KVV übernimmt auch für DB-Verspätungen die Verantwortung
Mit der Weiterentwicklung der Mobilitätsgarantie sollen nun deutlich mehr Fahrgäste eine Erstattung geltend machen können. Denn ab Montag gelte nicht mehr die Beschränkung auf Verspätungen von Unternehmen, die dem KVV angehören, vielmehr werde eine "verbundweit geltende Entschädigungsregelung" eingeführt, so Pischon.
Das bedeutet konkret: Künftig werden auch Fahrtausfälle entschädigt, die beispielsweise mit der Deutschen Bahn ausgeführt werden. Die Voraussetzung ist allerdings, dass eine KVV Monats- oder Jahreskarte für die Fahrt genutzt wird. Nutzer von Einzelfahrscheinen sind auch weiterhin außen vor. Neu dabei ist dafür die bislang ausgeschlossene Scool-Card.
Ab Montag können Fahrgäste, die ihr Fahrtziel mit 30 Minuten Verspätung erreichen, eine Fahrpreisentschädigung von 1,50 Euro geltend machen. Dabei kann im Geltungsbereich maximal die Hälfte des Ticketpreises erstattet werden.
Alternativ besteht die Möglichkeit, mit einem alternativen Verkehrsmittel, wie Taxi, Mietauto mit Stundentarif, Mietfahrrad und Co. weiter zu fahren. Fällt die letzte Fahrt eines Tages aus, können auch Inhaber von KVV-Einzel- und Tageskarten die Möglichkeit der Weiterfahrt nutzen. Der mögliche zu erstattende Betrag wird auf 80 Euro angehoben.
Vertrauen zurück gewinnen?
Anders als bisher, wird dabei nicht mehr geprüft, bei wem die Schuld für die Verspätung liegt, sondern nur noch, ob die angegebene Verbindung tatsächlich zu spät war. "Bei der Ermittlung der Verspätung gilt das Prinzip der Reisekette", heißt es in der Erklärung des KVV weiter. Das heißt: Verpasst ein Fahrgast wegen einer geringfügigen Verspätung seinen Anschluss und kommt mindestens 30 Minuten zu spät, kann er ebenfalls eine Entschädigung verlangen.

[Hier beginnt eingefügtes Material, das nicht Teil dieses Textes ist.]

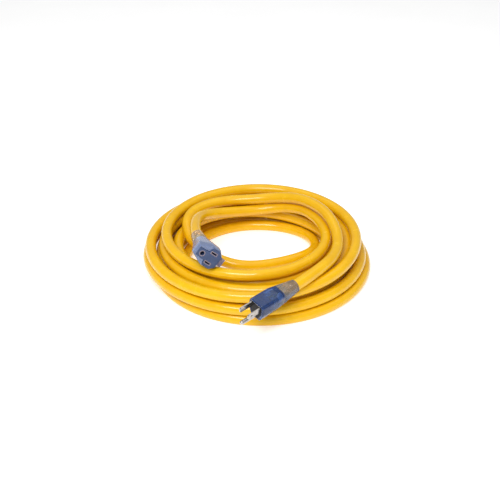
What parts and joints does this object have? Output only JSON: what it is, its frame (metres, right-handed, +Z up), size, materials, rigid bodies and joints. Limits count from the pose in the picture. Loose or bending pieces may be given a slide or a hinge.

Trotz der Anhebung der Erstattungen rechnet Pischon mit "einem überschaubaren Aufwand" und einer Erstattungssumme, die sich "im fünfstelligen Bereich im Jahr" bewegt. Im Fokus stehe, die Erstattung für die Kunden einfacher und verlässlicher zu gestalten, so der KVV-Geschäftsführer weiter. Überhaupt "wollen wir kulanter sein". Auf diese Weise will man in Karlsruhe das verloren gegangene Vertrauen wieder zurückgewinnen.